*DIRECTIVE:* Search the data for the word "caption" and copy every line where it occurs.

[SUPPLIED DATA start]

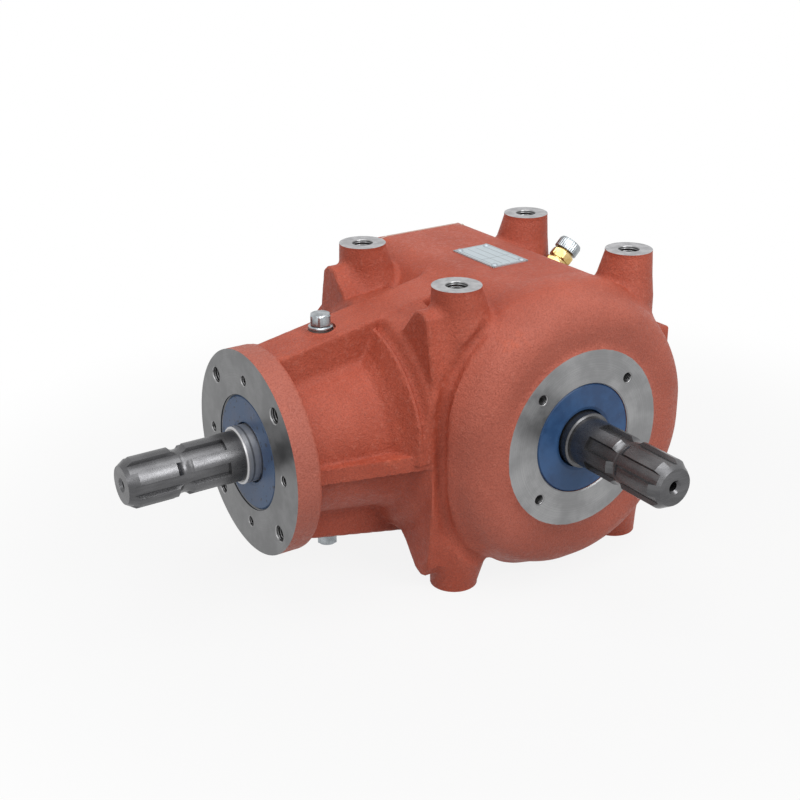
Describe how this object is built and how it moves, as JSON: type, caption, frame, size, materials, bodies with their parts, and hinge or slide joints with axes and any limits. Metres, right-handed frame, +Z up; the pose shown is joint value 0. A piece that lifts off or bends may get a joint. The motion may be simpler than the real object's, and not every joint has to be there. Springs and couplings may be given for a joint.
{
  "type": "gearbox",
  "caption": "Right-angle bevel gearbox: cast housing on foot bosses, long flanged input neck, round output bell and splined shafts with blue seals.",
  "frame": {"origin": "centre of the four foot bosses on the floor plane, below the crossing of the two shaft axes", "axes": "-X is the input shaft's outward direction, -Y is the output shaft's outward direction, +Z is up"},
  "size_m": [0.402, 0.3075, 0.224],
  "materials": {
    "red_oxide": "sand-cast iron under matte red-oxide primer, machined faces bare",
    "gasket_paper": "pale compressed gasket sheet",
    "seal_blue": "blue rubber-covered seal",
    "brass": "turned brass",
    "soft_aluminium": "soft sealing washer",
    "zinc_plate": "bluish zinc-plated steel",
    "plate_aluminium": "satin data plate",
    "shaft_steel": "dark machined steel",
    "dark_steel": "hardened and tempered steel",
    "bright_steel": "ground steel"
  },
  "bodies": {
    "housing": {"housing": "red_oxide", "bearing_cover": "red_oxide", "cover_gasket": "gasket_paper", "cover_screws": "zinc_plate", "input_spacer": "bright_steel", "input_bore_clip": "dark_steel", "input_seal": "seal_blue", "input_seal_spring": "bright_steel", "input_outer_cup": "bright_steel", "input_inner_cup": "bright_steel", "output_shim": "bright_steel", "output_bore_clip": "dark_steel", "output_seal": "seal_blue", "output_seal_spring": "bright_steel", "output_near_cup": "bright_steel", "output_far_cup": "bright_steel", "filler_plug": "zinc_plate", "filler_washer": "soft_aluminium", "drain_plug": "zinc_plate", "drain_washer": "soft_aluminium", "breather_body": "brass", "breather_cap": "zinc_plate", "data_plate": "plate_aluminium", "plate_rivets": "bright_steel"},
    "input_outer_roller_set": {"input_outer_rollers": "bright_steel", "input_outer_cage": "bright_steel"},
    "input_inner_roller_set": {"input_inner_rollers": "bright_steel", "input_inner_cage": "bright_steel"},
    "output_near_roller_set": {"output_near_rollers": "bright_steel", "output_near_cage": "bright_steel"},
    "output_far_roller_set": {"output_far_rollers": "bright_steel", "output_far_cage": "bright_steel"},
    "input_shaft": {"input_shaft": "shaft_steel", "bevel_pinion": "dark_steel", "pinion_key": "bright_steel", "pinion_washer": "bright_steel", "pinion_nut": "dark_steel", "distance_sleeve": "bright_steel", "input_shaft_clip": "dark_steel", "input_outer_cone": "bright_steel", "input_inner_cone": "bright_steel"},
    "output_shaft": {"output_shaft": "shaft_steel", "crown_gear": "dark_steel", "crown_key": "bright_steel", "output_shaft_clip": "dark_steel", "output_near_cone": "bright_steel", "output_far_cone": "bright_steel"}
  },
  "joints": [
    {"name": "output_spin", "type": "hinge", "parent": "housing", "child": "output_shaft", "pos_m": [0, 0, 0.112], "axis": [0, 1, 0], "continuous": true},
    {"name": "input_spin", "type": "hinge", "parent": "housing", "child": "input_shaft", "pos_m": [0, 0, 0.112], "axis": [1, 0, 0], "continuous": true},
    {"name": "input_outer_rollers_spin", "type": "hinge", "parent": "housing", "child": "input_outer_roller_set", "pos_m": [0, 0, 0.112], "axis": [1, 0, 0], "continuous": true},
    {"name": "input_inner_rollers_spin", "type": "hinge", "parent": "housing", "child": "input_inner_roller_set", "pos_m": [0, 0, 0.112], "axis": [1, 0, 0], "continuous": true},
    {"name": "output_near_rollers_spin", "type": "hinge", "parent": "housing", "child": "output_near_roller_set", "pos_m": [0, 0, 0.112], "axis": [0, 1, 0], "continuous": true},
    {"name": "output_far_rollers_spin", "type": "hinge", "parent": "housing", "child": "output_far_roller_set", "pos_m": [0, 0, 0.112], "axis": [0, 1, 0], "continuous": true}
  ],
  "couplings": [
    {"joint": "input_spin", "follows": "output_spin", "ratio": -1.9286},
    {"joint": "input_outer_rollers_spin", "follows": "output_spin", "ratio": -0.8216},
    {"joint": "input_inner_rollers_spin", "follows": "output_spin", "ratio": -0.8216},
    {"joint": "output_near_rollers_spin", "follows": "output_spin", "ratio": 0.426},
    {"joint": "output_far_rollers_spin", "follows": "output_spin", "ratio": 0.426}
  ]
}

[SUPPLIED DATA end]

*TASK ANSWER:*
Describe how this object is built and how it moves, as JSON: type, caption, frame, size, materials, bodies with their parts, and hinge or slide joints with axes and any limits. Metres, right-handed frame, +Z up; the pose shown is joint value 0. A piece that lifts off or bends may get a joint. The motion may be simpler than the real object's, and not every joint has to be there. Springs and couplings may be given for a joint.
  "caption": "Right-angle bevel gearbox: cast housing on foot bosses, long flanged input neck, round output bell and splined shafts with blue seals.",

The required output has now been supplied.